In New Orleans, where 80 percent of students attend charter schools that are not overseen by an elected board, the race for a local school board seat has become the latest battleground over how to govern public schools in a city whose education landscape has been radically transformed in the seven years since Hurricane Katrina struck.
The campaign for District 3 of the Orleans Parish school board—a panel that directly operates just six traditional public schools and oversees 12 charter schools—features local lawyer Brett Bonin, a one-term incumbent who is running for re-election against two challengers, Sarah Newell Usdin, one of the city’s most visible charter school supporters, and Karran Harper Royal, a public school parent and long time advocate for students in special education.

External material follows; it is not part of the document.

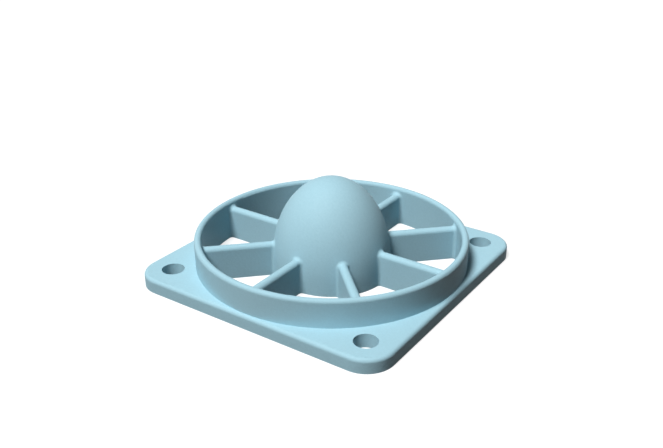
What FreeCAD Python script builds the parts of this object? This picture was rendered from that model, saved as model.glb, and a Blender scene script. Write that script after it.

Though five other school board seats are also up for grabs on Nov. 6, the contest in District 3 stands out for the more than $110,000 in campaign funds that Ms. Usdin has raised so far from her supporters—some of them education activists from out of state who favor market-based reforms. Her contributors include former New York City Schools Chancellor Joel I. Klein and Boykin Curry, a New York City hedge-fund manager and founder of two charter schools in that city. Fundraising on behalf of Ms. Usdin—the founder of New Schools for New Orleans, a nonprofit created after the storm to launch new charter schools in the city—dwarfs that of Mr. Bonin, who has raised more than $24,000 so far, and Ms. Harper Royal, who reported roughly $5,500 in campaign cash as of the end of last month.
Potential for Influence
The amount of money—and the out-of-state sources for some of it—has prompted sharp criticism from Mr. Bonin and Ms. Harper Royal, as well as from some voters and educators in New Orleans, and is reminiscent of a Louisiana board of education race last year that attracted hordes of cash from out-of-state supporters for one candidate.
“You just have to ask what are they doing in our politics,” said Roslyn Johnson Smith, a longtime school administrator in New Orleans who founded a charter school in the Treme neighborhood after the hurricane. “To me, it looks only like a fight over money and political control. It’s a business conversation, not a conversation about educating our children.”

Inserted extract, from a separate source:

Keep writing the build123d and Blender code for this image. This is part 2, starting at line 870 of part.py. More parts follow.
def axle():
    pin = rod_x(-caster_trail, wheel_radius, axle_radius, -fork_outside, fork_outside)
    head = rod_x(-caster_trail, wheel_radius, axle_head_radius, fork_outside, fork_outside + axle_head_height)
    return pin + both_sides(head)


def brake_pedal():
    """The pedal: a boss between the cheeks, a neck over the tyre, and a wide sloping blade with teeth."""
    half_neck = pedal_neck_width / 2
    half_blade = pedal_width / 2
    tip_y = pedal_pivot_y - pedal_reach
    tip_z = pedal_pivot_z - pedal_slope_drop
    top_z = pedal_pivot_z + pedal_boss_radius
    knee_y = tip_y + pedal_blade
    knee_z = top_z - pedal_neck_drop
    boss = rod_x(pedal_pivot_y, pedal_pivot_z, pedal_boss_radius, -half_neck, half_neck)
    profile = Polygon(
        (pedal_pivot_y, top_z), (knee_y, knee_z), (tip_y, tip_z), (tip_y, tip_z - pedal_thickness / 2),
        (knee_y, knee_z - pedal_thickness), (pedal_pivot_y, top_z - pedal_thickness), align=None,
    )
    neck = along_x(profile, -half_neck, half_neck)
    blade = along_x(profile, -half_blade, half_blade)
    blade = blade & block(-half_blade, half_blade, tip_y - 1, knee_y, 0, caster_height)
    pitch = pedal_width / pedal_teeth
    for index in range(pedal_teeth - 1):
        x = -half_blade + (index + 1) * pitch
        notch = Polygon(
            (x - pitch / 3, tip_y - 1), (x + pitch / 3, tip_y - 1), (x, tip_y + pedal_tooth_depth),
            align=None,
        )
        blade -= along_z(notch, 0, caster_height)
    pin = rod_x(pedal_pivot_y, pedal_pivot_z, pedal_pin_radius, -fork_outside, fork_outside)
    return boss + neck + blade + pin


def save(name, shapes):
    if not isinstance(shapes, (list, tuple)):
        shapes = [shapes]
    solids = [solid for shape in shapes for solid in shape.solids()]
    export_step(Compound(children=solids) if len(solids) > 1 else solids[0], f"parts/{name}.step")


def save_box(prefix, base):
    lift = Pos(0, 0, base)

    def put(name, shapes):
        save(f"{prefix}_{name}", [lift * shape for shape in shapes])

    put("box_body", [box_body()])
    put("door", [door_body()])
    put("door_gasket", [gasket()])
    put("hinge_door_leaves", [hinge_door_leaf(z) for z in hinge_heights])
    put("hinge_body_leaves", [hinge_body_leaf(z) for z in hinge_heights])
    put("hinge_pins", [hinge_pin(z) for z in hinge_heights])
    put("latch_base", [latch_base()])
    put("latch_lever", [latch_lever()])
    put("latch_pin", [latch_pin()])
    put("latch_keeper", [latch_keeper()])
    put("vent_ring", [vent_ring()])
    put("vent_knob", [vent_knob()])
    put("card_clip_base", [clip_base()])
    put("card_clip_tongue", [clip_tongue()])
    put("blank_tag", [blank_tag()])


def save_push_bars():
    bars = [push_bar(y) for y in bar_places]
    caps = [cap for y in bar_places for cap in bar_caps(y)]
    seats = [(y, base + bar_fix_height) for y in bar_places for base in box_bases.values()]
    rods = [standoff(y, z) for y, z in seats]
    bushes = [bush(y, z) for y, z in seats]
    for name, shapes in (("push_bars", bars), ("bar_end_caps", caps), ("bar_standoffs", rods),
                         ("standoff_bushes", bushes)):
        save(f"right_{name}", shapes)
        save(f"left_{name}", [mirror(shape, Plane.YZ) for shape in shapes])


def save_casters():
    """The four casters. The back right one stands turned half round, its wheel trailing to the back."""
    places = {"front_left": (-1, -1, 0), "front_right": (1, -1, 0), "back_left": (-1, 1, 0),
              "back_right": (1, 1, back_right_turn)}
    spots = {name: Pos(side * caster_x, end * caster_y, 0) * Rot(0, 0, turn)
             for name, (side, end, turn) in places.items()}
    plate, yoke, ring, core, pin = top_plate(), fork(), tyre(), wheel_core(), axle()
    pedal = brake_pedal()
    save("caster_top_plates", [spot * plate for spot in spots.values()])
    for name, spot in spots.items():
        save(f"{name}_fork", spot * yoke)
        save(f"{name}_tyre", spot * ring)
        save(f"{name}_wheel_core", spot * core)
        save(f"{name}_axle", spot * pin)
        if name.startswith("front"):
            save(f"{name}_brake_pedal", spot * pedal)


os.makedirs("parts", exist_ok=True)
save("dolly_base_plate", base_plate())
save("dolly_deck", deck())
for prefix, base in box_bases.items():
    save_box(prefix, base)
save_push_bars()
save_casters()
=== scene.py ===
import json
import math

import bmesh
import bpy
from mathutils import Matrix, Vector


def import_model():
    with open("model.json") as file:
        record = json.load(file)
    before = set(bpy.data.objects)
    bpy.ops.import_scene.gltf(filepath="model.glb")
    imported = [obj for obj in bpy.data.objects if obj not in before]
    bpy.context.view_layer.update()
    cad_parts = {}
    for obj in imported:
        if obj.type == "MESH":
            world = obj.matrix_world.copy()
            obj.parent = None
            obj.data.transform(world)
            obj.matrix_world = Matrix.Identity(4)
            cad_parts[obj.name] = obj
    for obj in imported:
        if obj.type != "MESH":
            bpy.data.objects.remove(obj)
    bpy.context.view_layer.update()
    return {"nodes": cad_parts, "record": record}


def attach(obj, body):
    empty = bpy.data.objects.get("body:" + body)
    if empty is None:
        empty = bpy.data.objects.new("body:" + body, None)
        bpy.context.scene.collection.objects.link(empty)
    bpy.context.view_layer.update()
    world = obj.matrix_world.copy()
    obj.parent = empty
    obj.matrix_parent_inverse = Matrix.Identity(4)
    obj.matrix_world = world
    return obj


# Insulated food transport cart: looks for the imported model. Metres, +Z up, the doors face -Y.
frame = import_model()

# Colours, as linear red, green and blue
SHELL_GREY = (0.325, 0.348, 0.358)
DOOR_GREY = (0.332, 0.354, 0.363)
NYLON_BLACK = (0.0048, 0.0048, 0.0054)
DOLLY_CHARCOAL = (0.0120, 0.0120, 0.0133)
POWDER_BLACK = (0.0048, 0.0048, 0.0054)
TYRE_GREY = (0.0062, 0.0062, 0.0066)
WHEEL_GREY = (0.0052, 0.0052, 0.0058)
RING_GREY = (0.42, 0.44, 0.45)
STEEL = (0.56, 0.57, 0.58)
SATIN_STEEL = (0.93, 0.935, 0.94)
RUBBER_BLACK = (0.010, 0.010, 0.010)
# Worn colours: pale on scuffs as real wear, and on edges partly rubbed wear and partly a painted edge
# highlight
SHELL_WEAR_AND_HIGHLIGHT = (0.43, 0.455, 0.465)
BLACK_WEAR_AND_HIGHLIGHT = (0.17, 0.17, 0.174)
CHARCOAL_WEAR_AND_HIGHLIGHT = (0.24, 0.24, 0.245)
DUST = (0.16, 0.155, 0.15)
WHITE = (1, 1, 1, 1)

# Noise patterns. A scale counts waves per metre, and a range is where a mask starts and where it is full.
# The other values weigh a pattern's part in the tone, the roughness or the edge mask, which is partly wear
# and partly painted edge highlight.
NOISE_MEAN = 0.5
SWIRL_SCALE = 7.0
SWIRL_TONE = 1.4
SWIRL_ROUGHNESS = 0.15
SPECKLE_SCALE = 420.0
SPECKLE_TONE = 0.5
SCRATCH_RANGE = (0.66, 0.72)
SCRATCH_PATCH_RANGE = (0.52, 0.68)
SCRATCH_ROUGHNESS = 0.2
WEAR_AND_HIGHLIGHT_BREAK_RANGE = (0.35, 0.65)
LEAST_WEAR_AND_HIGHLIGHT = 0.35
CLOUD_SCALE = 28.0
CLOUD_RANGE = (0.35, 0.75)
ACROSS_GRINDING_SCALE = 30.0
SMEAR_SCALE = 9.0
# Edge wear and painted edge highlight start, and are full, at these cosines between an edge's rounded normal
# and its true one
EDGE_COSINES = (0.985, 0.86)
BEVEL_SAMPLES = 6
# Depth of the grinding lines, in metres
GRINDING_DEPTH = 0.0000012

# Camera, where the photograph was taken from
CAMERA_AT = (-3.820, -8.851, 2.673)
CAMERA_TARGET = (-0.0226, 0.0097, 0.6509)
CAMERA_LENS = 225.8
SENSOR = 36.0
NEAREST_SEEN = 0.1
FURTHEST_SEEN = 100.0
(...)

Most local school board races are modest affairs, with 87 percent of elected members reporting that they spent less than $5,000 on their most recent election effort, according to a 2010 survey by the National School Boards Association, based in Alexandria, Va. In districts with at least 15,000 students, 10 percent of elected board members reported that they spent more than $25,000 on their most recent campaigns, according to the survey.
Though the current portfolio of schools overseen by the Orleans Parish board is relatively small, the stakes are high in the election. The city is the national epicenter for innovation in public schooling, especially in the use of charters. The board has authority to set tax rates and take out debt. It also must hire a new superintendent in the coming months and could begin taking control over city schools that had been swept into the state-run Recovery School District after Hurricane Katrina.
“Depending on how this goes, it will mean that even fewer of our schools are under democratic control because a group of wealthy people has decided they want to lock up the Orleans Parish board just like what they did on the state board,” said Ms. Harper Royal, who has no party affiliation.
Mr. Bonin, a Republican who supports charters but would like to see more community-based charter schools, agrees that the board’s independence is at risk if Ms. Usdin, a Democrat, is elected.
In an email, Ms. Usdin said she is “humbled” by the support she has received. She said that the “transformational change” in New Orleans “has only been possible through the tireless efforts and generosity of partners around the country.”
At the time of the storm, the Orleans Parish board oversaw 60,000 students in 100 schools and had become an embarrassing symbol of financial mismanagement and corruption.
Restoring Credibility
But Mr. Bonin, elected to the panel in 2008, said the board has come far to restore its credibility.
“We’ve worked hard to right the ship,” Mr. Bonin said. “We now have the highest bond rating of any agency in the city, and we have the highest cohort graduation rate of any district in the state of Louisiana.”
Ms. Usdin’s first foray into elected politics tracks similarly with that of Kira Orange Jones, the executive director of Teach For America of Greater New Orleans, who last year raised more than $450,000 from wealthy supporters, including billionaires Eli Broad, an education philanthropist, and Michael Bloomberg, the New York City mayor, to unseat a long time incumbent on the state school board. (“Jackpot for Insurgent in Louisiana Contest,” May 23, 2012.)
Ms. Usdin, who worked for TFA and the New Teacher Project, has made a large imprint on the post-Katrina schooling landscape through New Schools for New Orleans. (She stepped down as chief executive officer earlier this year.)
The 10 charter schools that have been incubated and opened in the city with substantial support from New Schools for New Orleans have posted a mixed record of success. Sojourner Truth Academy, a charter high school, voluntarily closed its doors at the end of last school year for poor academic performance. A handful of others showed gains in state test scores this year, but still received Ds or Fs under Louisiana’s rating system.